The presidential election would be about getting the most voters out to the booths in the most populated states thereby giving the candidates the best chance to pick up the popular vote AND the most number of down-ballot congress-critters.
The smaller states would simply be allowed to do whatever on the down-ballot because those with the most seats would be picking up control of both houses AND the Presidency!
This is like most Democrat laws and regulations - the unintended consequences of their cure are ALWAYS worse than the miniscule problem they were “attempting” to fix! With the key word being “FIX!”
Another problem with a national popular vote is disputes. With NPV, you’d have to recount the whole country. In 2000, we only needed to do Florida. If, as I suggested above, it went by congressional district, then the recount need would likely be limited to one or two districts.

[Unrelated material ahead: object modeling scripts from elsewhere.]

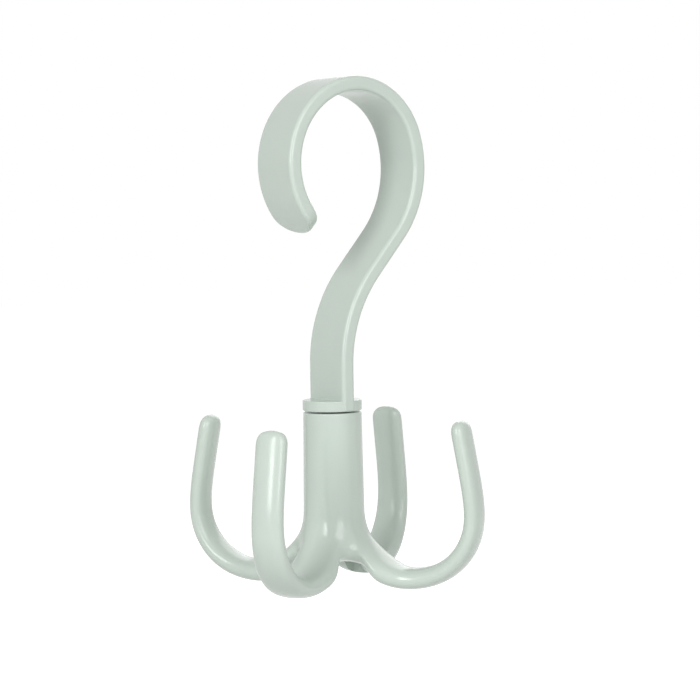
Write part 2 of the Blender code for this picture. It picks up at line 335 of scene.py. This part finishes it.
def new_group(name, inputs, outputs):
    """An empty shader node group, with the nodes that hold its inputs and outputs."""
    tree = bpy.data.node_groups.new(name, "ShaderNodeTree")
    for label, kind, value in inputs:
        tree.interface.new_socket(name=label, in_out="INPUT", socket_type=kind).default_value = value
    for label, kind in outputs:
        tree.interface.new_socket(name=label, in_out="OUTPUT", socket_type=kind)
    return tree, add_node(tree, "NodeGroupInput"), add_node(tree, "NodeGroupOutput")


def new_material(name, values):
    """A material whose uniform values stand on its own Principled BSDF."""
    made = bpy.data.materials.new(name)
    made.use_nodes = True
    shader = made.node_tree.nodes["Principled BSDF"]
    for key, value in values.items():
        shader.inputs[key].default_value = value
    return made, shader


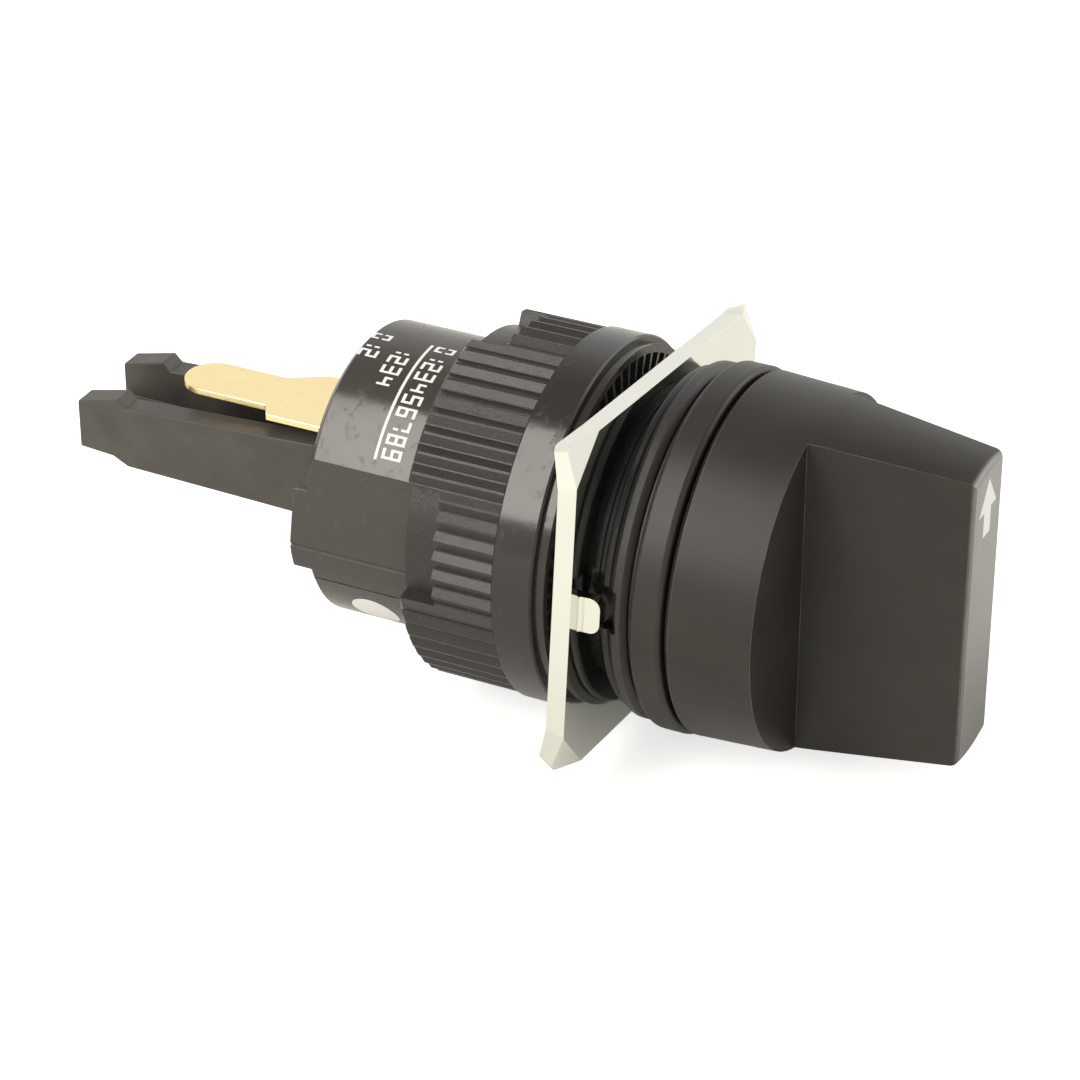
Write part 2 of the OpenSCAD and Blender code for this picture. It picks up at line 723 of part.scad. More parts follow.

Elimination of the electoral college would be a through disaster for conservatism.
I think you need to go play on a socialist page somewhere.
Statement #1: The NPV puts each and every vote nationally on an equal footing ...
Rebuttal #1: No it doesn't. It disenfranchises votes within a state if their majority does not agree with the national majority ...
Statement #2: Tough Noogies. Each state has a plenary right to choose its electors ...
Rebuttal #2: But, it violates 14th Amendment Equal Protection rights and SCOTUS has ruled that you cannot do that ...
Statement #3: No it doesn't because it puts each and every vote nationally on an equal footing. Go to Statement #1 ...
No. But ME AND NE both use the Congressional Disrtict Method [CDM]. One vote for the winner of one District, with the 2 remaining votes going to the overall winner of the state ...
And it works just FINE. It is the FAIREST method - but you would not like it since your precious DEMs in CA could NOT hog all of CA's 55 EVs for themselves. The GOP reliably wins about 20-25 Districts in CA.
Absent CDM, proportionality is the NEXT fairest. Winner-take-all on a state level or at a national level [as with the NPV] is LEAST fairest ...
“The downside is on occasion the Electoral College will give the Presidency to the candidate with less of the national popular vote...e.g. the 2000 election.”
This is exactly what it was designed to do, to keep the states with the largest population from deciding the vote.
It protects the minority from the tyranny of the majority.
On the surface the idea seems democratic to those uniformed. I stand by my position against it, regardless of DAKs, RI or combined. Many of these people voted for Obama.
Thank you for the history lesson! Very enlightening.